Why Slow Means You're Actually Listening
Here's what happens when you grow slowly: you can actually hear your users.
When you're onboarding 50 new users a week, you notice patterns. You see where people get confused. You watch which features they use and which ones they ignore. You get direct feedback—real, unfiltered, actionable feedback—because you're small enough to actually talk to people.
I've been having conversations with users since month one. Not surveys. Not NPS scores. Actual conversations. "Hey, I noticed you're using this feature in a way I didn't expect. What problem are you solving?" Those conversations have shaped every major decision I've made with the product.
The users who joined in month one are still there. They've watched the product evolve. They've given feedback at every stage. They're not just customers—they're collaborators in building something that actually solves their problem.
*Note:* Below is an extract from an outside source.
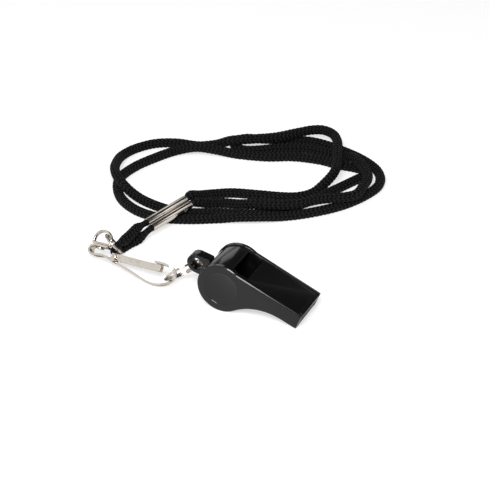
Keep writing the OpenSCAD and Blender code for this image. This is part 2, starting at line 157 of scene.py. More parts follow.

If I'd hit 50,000 users in the first month, I would have missed that entirely. I'd be reacting to feature requests from people who don't understand the vision. I'd be chasing metrics instead of building value.
The Math Behind Sustainable Growth
There's a number that matters more than total users: retention.
When you grow slowly, retention matters because it's all you have. You can't coast on new user acquisition. Every user who leaves is visible. Every churn spike is a signal that something's wrong.
At 2,400 users, I'm watching retention like a hawk. I know my day-30 retention rate. I know which cohorts stick around and which ones don't. I know exactly which features correlate with users staying versus leaving.
That data is gold. It tells me what's actually valuable versus what I think is valuable. It tells me where to focus my next sprint. It tells me whether the product is solving a real problem or if I'm just selling a nice-to-have.
Slow growth forces you to obsess over retention because you have to. Fast growth lets you ignore it because the new user spigot is still flowing. And that's the difference between building a real business and building a house of cards.
What 2,400 Users Actually Means
Here's the thing people don't understand: 2,400 users is a real business.
If your average user pays $29 a month, that's $69,600 in annual recurring revenue. If your churn rate is 5% monthly and you're growing 10% month-over-month, you're on a trajectory to hit $150k+ ARR within a year. That's not a side project. That's not a hobby. That's a business that can sustain itself.
And more importantly: it's a business that's built on actual value, not hype.
I've watched a lot of SaaS founders chase the growth-at-all-costs narrative. They raise money based on user acquisition metrics. They optimize for signups instead of outcomes. They build features that look good in a demo but don't solve real problems. Then they hit a wall. The growth stalls. The retention doesn't hold. The unit economics don't work. And suddenly they're out of runway with nothing to show for it.
The slow-growth path is harder in some ways. It takes longer. It doesn't make for exciting press releases. But it builds something that actually lasts.
The Next Phase
2,400 users is a milestone, but it's not the finish line. It's a validation point. It's proof that the product works, that people want it, and that there's a real market here.
The next phase is about scaling what's working. Not by chasing growth, but by deepening the value. Better onboarding. Stronger integrations. Smarter features. More education. All the things that take time but turn casual users into power users and power users into advocates.
I'm not going to chase 10,000 users in the next six months. I'm going to chase 50% retention improvement. I'm going to chase users who are so happy with the product that they tell their friends without me asking. I'm going to chase the metrics that actually matter.
Because I've learned this the hard way: the companies that last aren't the ones that grow the fastest. They're the ones that grow sustainably, deliberately, and in service of actual value.
If you're building a SaaS right now and you're frustrated that your growth isn't matching the mythical timelines you see online, stop. You're probably doing it right. The fact that you're growing slowly means you're listening. The fact that your users are staying means you're building something real.
That's the only metric that matters. And if you're building something real, you're already winning.